Despite Gustaf’s ever-ringing words about the decathlon champ of 1912 — to which, by the way, the famously stoic Thorpe reportedly replied, “Thanks, King” — many other athletes might claim that their sport produces the greatest or, at least, the “best all-around” athlete.
Several years ago, ESPN tackled the question, asking eight experts to rank 60 sports on “degree of difficulty.” When the ciphering was done, boxing was declared the “toughest” sport.
Most of the categories in the ESPN study, if not all, were ones that apply to decathletes: endurance, strength, power (short bursts of strength), speed, agility, flexibility, durability (the ability to keep going under physically challenging circumstances), nerve (no fear), hand-eye coordination and analytic aptitude (the ability to evaluate and react to changing situations in a competition).

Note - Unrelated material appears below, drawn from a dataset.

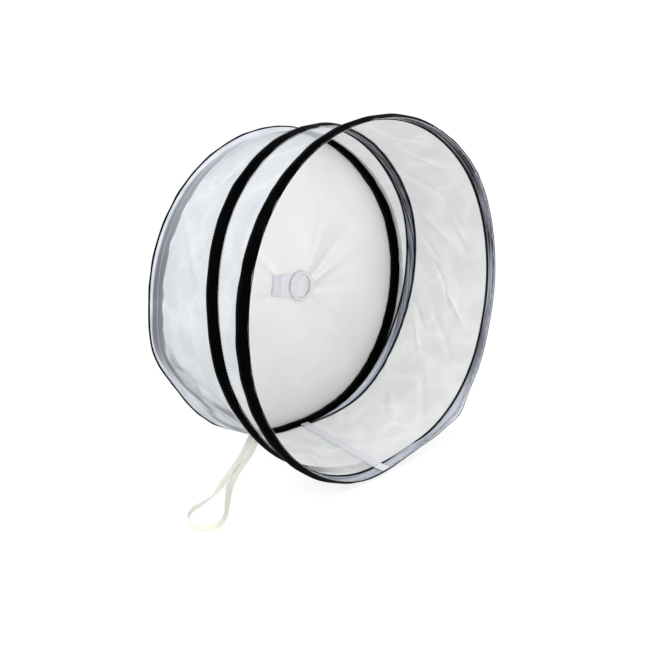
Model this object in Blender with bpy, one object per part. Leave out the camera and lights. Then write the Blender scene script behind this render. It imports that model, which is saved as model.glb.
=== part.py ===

Interestingly, though, the ESPN study didn’t rank the decathlon. It did include individual track and field events. The pole vault was rated the toughest of those, coming in 16th overall.
Whether the decathlon produces the greatest or not, one point is clear: You can’t be slow or weak or faint of heart in the decathlon. You can’t be one-dimensional. The decathlon is the real deal.
“There are amazing athletes in all professional sports, but at the end of the day unless they step out on the track and compete in 10 events over two days we’ll just never know how great an athlete they really are,” Nate Davis, an assistant coach at the University of Wisconsin, emails from Rio. He’s at the Olympics with Zach Ziemek, a recent Wisconsin grad who is one of the three decathletes, along with Eaton and Washington’s Jeremy Taiwo, competing for Team USA in Brazil.
“I think it’s a respected title amongst all sporting men and women because it is the one challenge in sport where you have to have all of the sporting skills,” Davis writes, “and you have to perform them at a high level.”